• Given information:
= = =

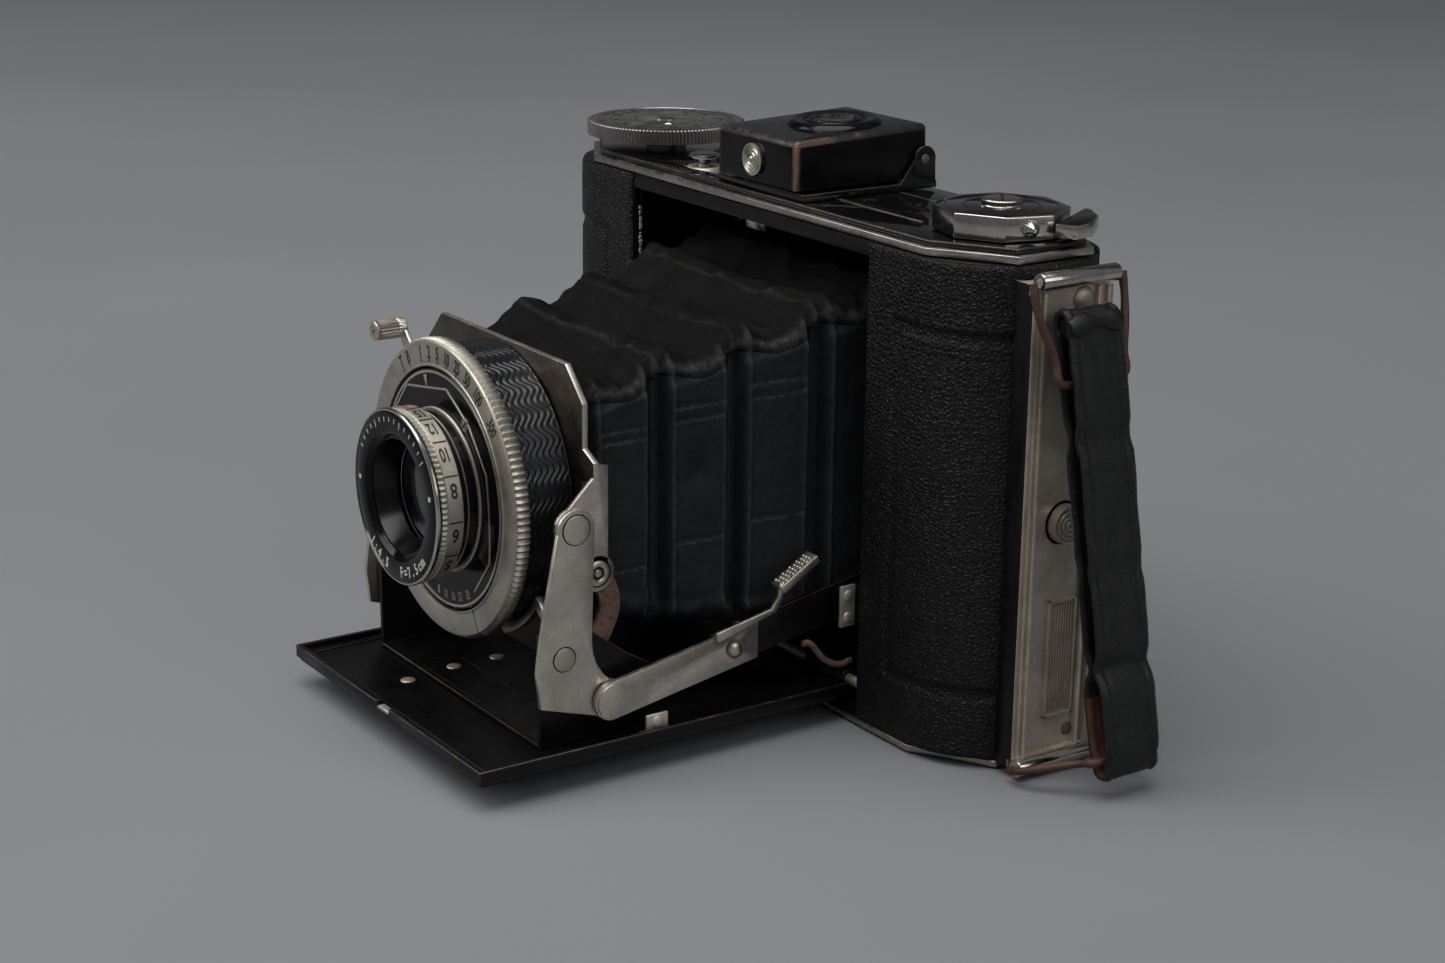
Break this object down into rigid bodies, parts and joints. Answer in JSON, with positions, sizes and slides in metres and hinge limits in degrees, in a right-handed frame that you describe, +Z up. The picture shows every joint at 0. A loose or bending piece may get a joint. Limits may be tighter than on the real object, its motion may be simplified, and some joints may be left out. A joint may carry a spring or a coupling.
{
  "type": "folding roll-film camera",
  "caption": "Vintage folding roll-film camera, opened: bed on folding struts, bellows, lens in a ring-set shutter, flip-up finder, winding knob, dial and carrying strap.",
  "frame": {"origin": "middle of the camera body, on the face of the bottom plate that the camera stands on", "axes": "+Z up out of the top of the body, the lens looks along -Y, the carrying strap is at the +X end"},
  "size_m": [0.1334, 0.094, 0.0883],
  "materials": {
    "black_enamel": "gloss",
    "body_leather": "pebbled",
    "worn_nickel": "worn satin",
    "rusty_steel": "rusty",
    "blackened_metal": "satin",
    "bellows_cloth": "matt",
    "strap_leather": "smooth",
    "clear_glass": "clear"
  },
  "bodies": {
    "camera_body": {"body_shell": "black_enamel", "film_gate": "blackened_metal", "leather_right": "body_leather", "leather_left": "body_leather", "top_trim": "worn_nickel", "top_deck": "black_enamel", "bottom_plate": "worn_nickel", "bed_hinge_pin": "worn_nickel", "back_hinge_pin": "worn_nickel", "end_plate": "worn_nickel", "carry_strap": "strap_leather", "strap_wire_top": "rusty_steel", "strap_wire_bottom": "rusty_steel", "finder_base": "black_enamel", "bellows": "bellows_cloth"},
    "bed": {"bed": "black_enamel", "bed_leather": "body_leather", "standard_bracket": "black_enamel"},
    "side_plates": {"side_plate_right": "worn_nickel", "side_plate_left": "worn_nickel"},
    "curved_links": {"curved_link_right": "rusty_steel", "curved_link_left": "rusty_steel"},
    "struts": {"strut_front_right": "worn_nickel", "strut_front_left": "worn_nickel", "strut_rear_right": "black_enamel", "strut_rear_left": "black_enamel"},
    "closing_lever": {"closing_lever": "worn_nickel"},
    "standard": {"lens_board": "worn_nickel", "shutter_case": "blackened_metal", "shutter_face": "black_enamel", "lens_barrel": "worn_nickel", "rear_lens_cell": "blackened_metal", "shutter_blades": "blackened_metal"},
    "speed_ring": {"speed_ring": "worn_nickel"},
    "focus": {"focus_ring": "worn_nickel", "name_ring": "black_enamel", "front_lens": "clear_glass"},
    "cocking_lever": {"cocking_lever": "worn_nickel"},
    "aperture": {"aperture_lever": "worn_nickel", "iris_diaphragm": "blackened_metal"},
    "release_lever": {"release_lever": "worn_nickel"},
    "finder_cover": {"finder_cover": "black_enamel", "finder_eyepiece": "clear_glass"},
    "finder_front": {"finder_front_frame": "worn_nickel", "finder_front_lens": "clear_glass"},
    "finder_catch": {"finder_catch_button": "worn_nickel"},
    "depth_dial": {"depth_dial": "worn_nickel"},
    "winder": {"winding_knob": "worn_nickel", "take_up_spool": "blackened_metal"},
    "key_flap": {"winding_key_flap": "worn_nickel"},
    "bed_release": {"bed_release_button": "worn_nickel"},
    "bed_catch": {"bed_catch": "worn_nickel"},
    "back": {"back_cover": "black_enamel", "back_leather": "body_leather", "pressure_spring": "rusty_steel"},
    "pressure_plate": {"pressure_plate": "blackened_metal"},
    "window_slide": {"window_slide": "blackened_metal"},
    "back_latch": {"back_latch_button": "worn_nickel"},
    "roller_right": {"film_roller_right": "worn_nickel"},
    "roller_left": {"film_roller_left": "worn_nickel"}
  },
  "joints": [
    {"name": "bed_fold", "type": "hinge", "parent": "camera_body", "child": "bed", "pos_m": [0, -0.0126, 0.0059], "axis": [-1, 0, 0], "range_deg": [0, 90], "deforming": ["bellows"]},
    {"name": "side_plate_turn", "type": "hinge", "parent": "bed", "child": "side_plates", "pos_m": [0, -0.063, 0.0191], "axis": [-1, 0, 0], "range_deg": [0, 80.2]},
    {"name": "link_turn", "type": "hinge", "parent": "bed", "child": "curved_links", "pos_m": [0, -0.0508, 0.0132], "axis": [-1, 0, 0], "range_deg": [0, 70.7]},
    {"name": "strut_turn", "type": "hinge", "parent": "camera_body", "child": "struts", "pos_m": [0, -0.0095, 0.0162], "axis": [-1, 0, 0], "range_deg": [0, 97.8]},
    {"name": "standard_turn", "type": "hinge", "parent": "side_plates", "child": "standard", "pos_m": [0, -0.0609, 0.0381], "axis": [-1, 0, 0], "range_deg": [-170.2, 0]},
    {"name": "closing_lever_press", "type": "hinge", "parent": "struts", "child": "closing_lever", "pos_m": [0.029, -0.0375, 0.0179], "axis": [-1, 0, 0], "range_deg": [0, 2.5], "stiffness_Nm_per_rad": 0.5},
    {"name": "speed_ring_turn", "type": "hinge", "parent": "standard", "child": "speed_ring", "pos_m": [0, -0.0574, 0.0381], "axis": [0, -1, 0], "range_deg": [-20, 85]},
    {"name": "focus_turn", "type": "hinge", "parent": "standard", "child": "focus", "pos_m": [0, -0.0574, 0.0381], "axis": [0, -1, 0], "range_deg": [-60, 200]},
    {"name": "cocking_lever_turn", "type": "hinge", "parent": "standard", "child": "cocking_lever", "pos_m": [0, -0.0574, 0.0381], "axis": [0, 1, 0], "range_deg": [0, 36], "stiffness_Nm_per_rad": 0.01},
    {"name": "aperture_turn", "type": "hinge", "parent": "standard", "child": "aperture", "pos_m": [0, -0.0574, 0.0381], "axis": [0, -1, 0], "range_deg": [-12, 30]},
    {"name": "release_lever_turn", "type": "hinge", "parent": "standard", "child": "release_lever", "pos_m": [0, -0.0574, 0.0381], "axis": [0, 1, 0], "range_deg": [0, 8], "stiffness_Nm_per_rad": 0.02},
    {"name": "finder_cover_fold", "type": "hinge", "parent": "camera_body", "child": "finder_cover", "pos_m": [0.0015, 0.011, 0.0822], "axis": [-1, 0, 0], "range_deg": [0, 90]},
    {"name": "finder_front_fold", "type": "hinge", "parent": "camera_body", "child": "finder_front", "pos_m": [0.0015, -0.0105, 0.0796], "axis": [1, 0, 0], "range_deg": [0, 90]},
    {"name": "finder_catch_press", "type": "slide", "parent": "finder_cover", "child": "finder_catch", "axis": [0, 1, 0], "range_m": [0, 0.0008], "stiffness_N_per_m": 150},
    {"name": "depth_dial_turn", "type": "hinge", "parent": "camera_body", "child": "depth_dial", "pos_m": [-0.0443, 0, 0.08], "axis": [0, 0, 1], "continuous": true},
    {"name": "winder_turn", "type": "hinge", "parent": "camera_body", "child": "winder", "pos_m": [0.0443, 0, 0.08], "axis": [0, 0, 1], "continuous": true},
    {"name": "key_flap_fold", "type": "hinge", "parent": "winder", "child": "key_flap", "pos_m": [0.05343, 0.00538, 0.0793], "axis": [0.5075, -0.8616, 0], "range_deg": [0, 90]},
    {"name": "bed_release_press", "type": "slide", "parent": "camera_body", "child": "bed_release", "axis": [0, 0, -1], "range_m": [0, 0.0014], "stiffness_N_per_m": 150},
    {"name": "bed_catch_slide", "type": "slide", "parent": "camera_body", "child": "bed_catch", "axis": [0, 1, 0], "range_m": [0, 0.0014]},
    {"name": "back_open", "type": "hinge", "parent": "camera_body", "child": "back", "pos_m": [-0.0552, 0.0114, 0.038], "axis": [0, 0, 1], "range_deg": [0, 110]},
    {"name": "pressure_plate_give", "type": "slide", "parent": "back", "child": "pressure_plate", "axis": [0, 1, 0], "range_m": [0, 0.0005], "stiffness_N_per_m": 400},
    {"name": "window_slide_move", "type": "slide", "parent": "back", "child": "window_slide", "axis": [1, 0, 0], "range_m": [0, 0.007]},
    {"name": "back_latch_press", "type": "slide", "parent": "camera_body", "child": "back_latch", "axis": [-1, 0, 0], "range_m": [0, 0.0009], "stiffness_N_per_m": 150},
    {"name": "roller_right_turn", "type": "hinge", "parent": "camera_body", "child": "roller_right", "pos_m": [0.0326, 0.008, 0.038], "axis": [0, 0, 1], "continuous": true},
    {"name": "roller_left_turn", "type": "hinge", "parent": "camera_body", "child": "roller_left", "pos_m": [-0.0326, 0.008, 0.038], "axis": [0, 0, 1], "continuous": true}
  ],
  "couplings": [
    {"joint": "side_plate_turn", "follows": "bed_fold", "ratio": 0.89},
    {"joint": "link_turn", "follows": "bed_fold", "ratio": 0.7841},
    {"joint": "strut_turn", "follows": "bed_fold", "ratio": 1.0853},
    {"joint": "standard_turn", "follows": "bed_fold", "ratio": -1.89},
    {"joint": "finder_front_fold", "follows": "finder_cover_fold", "ratio": 1},
    {"joint": "bed_catch_slide", "follows": "bed_release_press", "ratio": 1}
  ]
}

= = =

• Exercise brief: In the listing above, find the lines holding the word "joints" and copy them.

• Full answer:
Break this object down into rigid bodies, parts and joints. Answer in JSON, with positions, sizes and slides in metres and hinge limits in degrees, in a right-handed frame that you describe, +Z up. The picture shows every joint at 0. A loose or bending piece may get a joint. Limits may be tighter than on the real object, its motion may be simplified, and some joints may be left out. A joint may carry a spring or a coupling.
  "joints": [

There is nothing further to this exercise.